Through our obsession with free trade, we have dismantled America's wealth- and tax-generating industries by sending production offshore when they are needed most to help pay our national debt. Our standards of living, along with workers' wages, have subsequently been stagnant or in decline for decades (until recently when we began to resurrect tariffs again) for the average American. Our trade deficits with multiple countries are responsible for an endless list of social and economic calamities for which advocates of a global economy have no solution, except for a return to free trade.
When American workers lose their jobs because of foolish free-trade policies, which are the root cause of many of the social problems and challenges we face today, they end up in unemployment lines, and their families experience unnecessary financial stress. The divorce rate increases, and children pay the price of being in a family with no breadwinner.
Then more kids experience the turmoil between their parents over financial issues, as it increasingly takes two parents working to make ends meet. Parents have less time to pay attention to their children, kids' lives get upended, depriving them of a stable home, increasing the chances that they will become involved in drugs, crime, gangs, or other dangerous activities.
Individuals who lose their jobs, through no fault of their own, also run the risk of experiencing alienation and depression, as well as substance abuse.
In James Stuber's book "What if Things Were Made in America Again," he details how in specific U.S. labor markets impacted by Chinese imports between 1990 and 2017, government payouts increased sharply. These taxpayer-funded payouts include unemployment compensation, disability, retirement, and healthcare, which are all social costs for which all U.S. taxpayers must pay.
Laid-off workers become dependent on government subsidies funded by taxpayers who remain employed until they are able to find new jobs. It is no surprise that they tend to seek jobs in the service industry that are not subject to import competition so they don't risk getting laid off again. They also pay less income, property, and sales taxes since service jobs pay less than manufacturing jobs.
Consequently, local governments have less revenue to fund infrastructure, roads, parks, schools, police departments, fire departments, and other essential services that we often take for granted.
Conservative syndicated columnist Charley Reese, once voted the favorite columnist in a 1999 C-SPAN viewer poll, said the following in 1995 about free trade:
Why has the American standard of living fallen? Free trade.

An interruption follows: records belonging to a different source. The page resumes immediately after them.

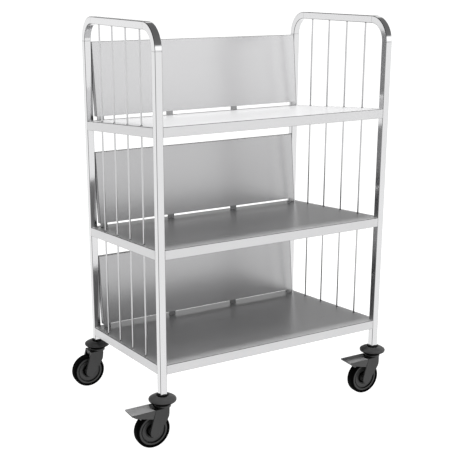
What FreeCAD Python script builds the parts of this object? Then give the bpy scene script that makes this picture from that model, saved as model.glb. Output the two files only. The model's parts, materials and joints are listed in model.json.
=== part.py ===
import FreeCAD, Part
import math
import os

os.makedirs("parts", exist_ok=True)

V = FreeCAD.Vector

# All lengths are in millimetres. +Z is up, the long open side faces -Y and the
# floor is z = 0. The origin is under the middle of the overall bounding box.

# Cart frame
WIDTH = 920.0
DEPTH = 600.0
HEIGHT = 1409.0
TUBE = 25.0
TUBE_WALL = 1.5
TUBE_CORNER = 1.5
BEND_R = 75.0
POST_FOOT_Z = 185.0

# The casters trail towards -X, so the frame's middle is off the origin.
PEDAL_REACH = 126.0
DISC_R = 48.0
FRAME_X = (PEDAL_REACH - DISC_R) / 2.0

# End rods
ROD_R = 3.0
ROD_COUNT = 4
ROD_PITCH = 110.0
ROD_TAIL = 4.0
ROD_HOLE_R = 3.25

# Shelves: folded sheet that falls towards the back
SHEET = 1.2
SHELF_FRONT_Z = {"bottom": 289.4, "middle": 689.4, "top": 1089.4}
SHELF_SLOPE = 5.25
SHELF_LIP = 33.0
SHELF_BACK_INSET = 5.0
BACK_NOTCH_CLEAR = 0.3

# Back panels: sheet folded back along its top and ends, with four tabs that pass through slots
# in the shelf
PANEL_SHEET = 1.0
PANEL_LEAN = 6.2
PANEL_HEIGHT = 266.0
PANEL_FLANGE = 22.0
PANEL_FOLD_R = 1.5
PANEL_GAP = 15.6
PANEL_FOOT_Y = 246.0
PANEL_END_CLEAR = 0.6
TAB_WIDTH = 28.0
TAB_PITCH = 280.0
TAB_COUNT = 4
TAB_TAIL = 1.5
SLOT_FREE_HEIGHT = 2.1

# Casters
WHEEL_R = 62.5
TYRE_HALF = 16.0
TYRE_INNER_R = 52.0
TRAIL = 42.0
AXLE_R = 5.0
STEM_R = 6.0
RUNNING = 0.05
LEG_OUT = 29.0
LEG_IN = 19.0
LEG_END_R = 17.5
CROWN_TOP = 143.0
CROWN_UNDER = 127.5
COLLAR_TOP = 149.9
COLLAR_R = 29.0

# Brake pedal, in the caster's own x and z
PIVOT_X = -30.0
PIVOT_Z = 132.0
PIVOT_PIN_R = 2.5
PEDAL_PLATE = 5.0
PEDAL_SKIRT = 3.0
PEDAL_PRESS = 4.0
SHOE_GAP = 0.35

CORNERS = {
    "front_left": (-1, -1, True),
    "front_right": (1, -1, True),
    "back_left": (-1, 1, False),
    "back_right": (1, 1, False),
}


def box(x0, x1, y0, y1, z0, z1):
    """Axis-aligned box from its limits."""
    return Part.makeBox(x1 - x0, y1 - y0, z1 - z0, V(x0, y0, z0))


def rod(radius, z0, z1, x=0.0, y=0.0):
    """Upright cylinder."""
    return Part.makeCylinder(radius, z1 - z0, V(x, y, z0), V(0, 0, 1))


def cross_pin(radius, y0, y1, x, z):
    """Cylinder along Y."""
    return Part.makeCylinder(radius, y1 - y0, V(x, y0, z), V(0, 1, 0))


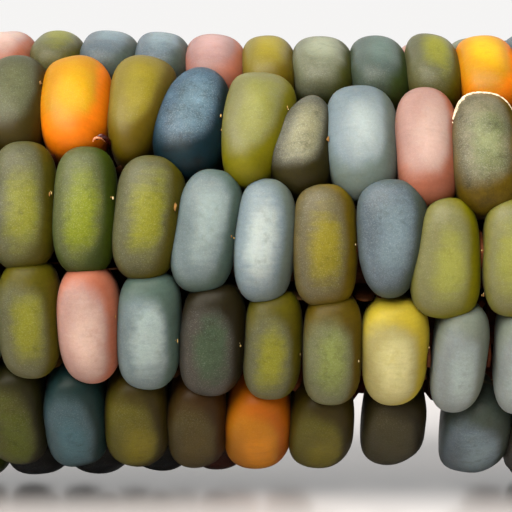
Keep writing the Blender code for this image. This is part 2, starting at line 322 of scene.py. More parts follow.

Why is the family coming apart? Free trade.
Why is there so much crime? Free trade.
Why has the American manufacturing base shrunk so drastically? Free trade.
Why are unemployment and underemployment so prevalent among people with good educations? Free trade.
Why have welfare roles ballooned? Free trade.
There are, indeed, other factors involved in crime and the breakup of the family, but free-trade policies, which have robbed Americans of family sustaining jobs, are among the most important. Few things will stress a family more than a breadwinner being unable to win any bread.
According to a June 7, 2018, article in the Wall Street Journal, Opioid prescription rates are usually higher where the Labor Force Participation Rate (LFPR) is lower. This supports my earlier point that there are serious social costs that result from free trade policies.
Free traders advocate their beloved trade policy to satisfy their naïve notions that we can get something for nothing or less.
Nothing is free, and there is no free lunch. Freedom isn't free. Our high national standard of living isn't, either. Everything comes with a price, especially when you're doing the right thing and standing up for what is fair and just. And sometimes that price comes in the form of an occasional higher cost to the consumer for imports or American-made goods.
To keep our prosperity going, we need to bring more jobs back home from China for toys, textiles, shoes, apparel, furniture, and the like to generate employment in America for our jobless who can be employed. When we do, we will eliminate a myriad of social costs, and our country will be better off as a result.